The bottom-six forward slot was filled by Konopka, who fights more often and slightly better than Nate Thompson, is better than him at faceoffs, is not as efficient a forechecker and scores about as often (they each had two goals in 70-plus games last season). Konopka comes from Tampa Bay, where Thompson was re-signed by Steve Yzerman.
It’s fun to note that the Islanders, who a year ago insisted they didn’t need players who primarily fought a lot, this summer signed Gillies, who averaged 3:24 of ice with the NYI last season, Jablonski, with one career NHL game at age 30, and Konopka, who averaged only eight minutes a game with the Lightning. All that said, there is no question Konopka will be a fan favorite this season.
From June 29:
Do not – repeat, do not – expect Garth Snow to have all of his shopping done by the Fourth of July. As he has wisely done in the past, Snow will wait as several good players slip through the cracks and begin to get nervous after the first ten days of July. For the kind of players Snow wants and needs out of this year’s crop, there is no rush.
Nothing has changed. While few quality scoring forwards remain in the free agent market, some will be available via trade. So far, Snow has passed on or missed out on deals for producers like Kris Versteeg, but there is still plenty of time to acquire his forward version of Wisniewski. The Islanders will be more than $15 million under the salary cap – and still have a little room to play with if they wish to stay close to the CBA-mandated salary cap floor.

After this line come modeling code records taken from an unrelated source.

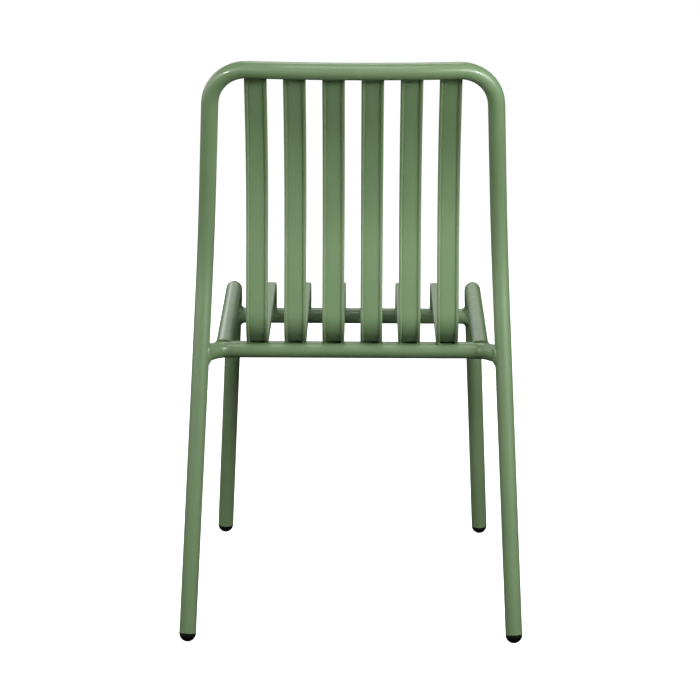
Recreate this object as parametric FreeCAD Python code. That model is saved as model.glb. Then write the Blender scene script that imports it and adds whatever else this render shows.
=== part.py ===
import FreeCAD, Part
import math
import os

V = FreeCAD.Vector

# Stacking chair in millimetres. The feet stand on Z = 0 with +Z up, the seat
# opens towards -Y, and the origin is on the floor under the middle of the chair.
# Left and right are as seen from the front, so right is +X.
# Depths are written as "ahead": positive towards the front of the seat, with
# zero on the axes of the rear legs at seat height.

# ---------------------------------------------------------------- tubes
TUBE_R = 12.7
WALL = 2.0

# ---------------------------------------------------------------- rear hoop
FOOT_HALF_WIDTH = 245.3     # axis of a rear leg at the floor
HOOP_TAPER = 0.0448         # the legs close in by this much per mm of height
JOINT_Z = 422.0             # height of the rear cross tube
LEG_SLOPE = 0.200           # the rear legs lean forwards going up
UPRIGHT_SLOPE = -0.252      # the uprights lean back going up
HIP_Z = 594.0               # height where those two straight runs would cross
HIP_R = 381.0
TOP_Z = 856.0               # axis of the top rail
CORNER_R = 60.0
BOW_R = 685.0               # the top rail is bowed to the rear

# ---------------------------------------------------------------- side frames
# half width, ahead and height of the points on the tube axis
SIDE_REAR = (193.8, 37.0, 424.5)
SIDE_CORNER = (194.6, 437.0, 442.6)
SIDE_FOOT = (215.8, 491.0, 0.0)
KNEE_R = 50.0

# ---------------------------------------------------------------- cross tubes
REAR_TUBE_AHEAD = 39.0
REAR_TUBE_CORNER = 198.6    # half width where its ends turn back to the legs
REAR_TUBE_BEND_R = 30.0
FRONT_TUBE_Z = 386.0
BUTT_GAP = 2.5              # a butted tube stops this far short of the other axis

# ---------------------------------------------------------------- slats
SLAT_COUNT = 6
SLAT_PITCH = 57.0
SLAT_W = 33.0
SLAT_T = 8.0
SLAT_EDGE_R = 2.6           # rounding of the edges of the sitting face
RIB_R = 2.5                 # half-round ribs along both edges of the back face
BACK_LOW_Z = 487.0          # a point of the back face above the seat bend
BACK_LOW_AHEAD = 4.0
BACK_SLOPE = 0.180
LUMBAR_Z = 690.0            # height where the two runs of the back would cross
LUMBAR_R = 300.0
SEAT_UNDER_Z = 430.6        # rib line of the underside, which is notched over the rear cross tube
SEAT_RISE = 0.0178          # the seat rises towards the front
SEAT_BEND_R = 45.0
FRONT_FACE_AHEAD = 439.3    # back face of the turned-down front ends
FRONT_BEND_R = 14.0
LAP = 11.0                  # back face of a slat ahead of the axis of the top rail
LAP_RISE = 5.0              # a slat ends this far above the axis of the top rail

# ---------------------------------------------------------------- feet and welds
FOOT_FLAT = 0.4             # depth of the flat on the round foot
PLUG_COLLAR = 0.6
PLUG_SPIGOT_R = 10.4
PLUG_SPIGOT = 22.0
REAR_WELD_REACH = 8.5       # the hollow welds reach this far along each tube
FRONT_WELD_REACH = 6.0
WELD_SINK = 0.2             # their edges start this far below the tube surfaces
WELD_ROOT = 2.2
WELD_SECTIONS = 28
RAIL_WELD_LEG = 2.8         # the plain weld at the rear end of a side rail
RAIL_WELD_ROUND = 2.2
SLAT_WELD_R = 2.3
SLAT_WELD_LENGTH = 22.0
TACK_R = 1.6
TACK_LENGTH = 5.0

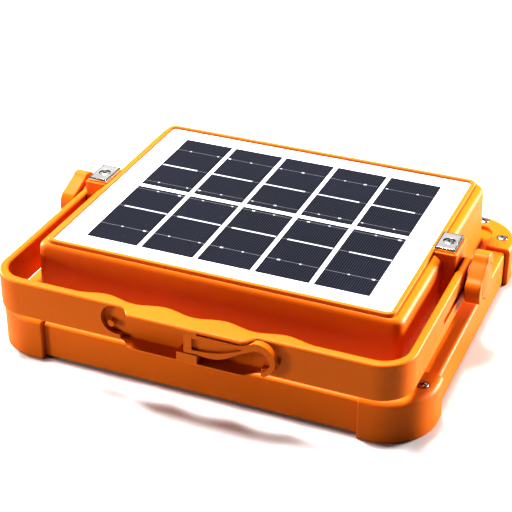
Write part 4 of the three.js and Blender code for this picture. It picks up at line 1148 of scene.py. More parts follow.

Snow said his team’s failure to make the playoffs last season was a “disappointment” and his goal for 2010-11 was to qualify for the postseason. Even with the excellent addition of Wisniewski, the Islanders may still be asking Scott Gordon to be a Jack Adams finalist to get this lineup into the playoffs. The coach is capable, but why not give him a little more ammunition?
The Islanders need a top-six forward. The regular season is still two months away, and Snow continues to prove what he is capable of. The general manager shouldn’t stop now.
We’re inching towards our summer Point Blank hiatus, so let’s all finish strong.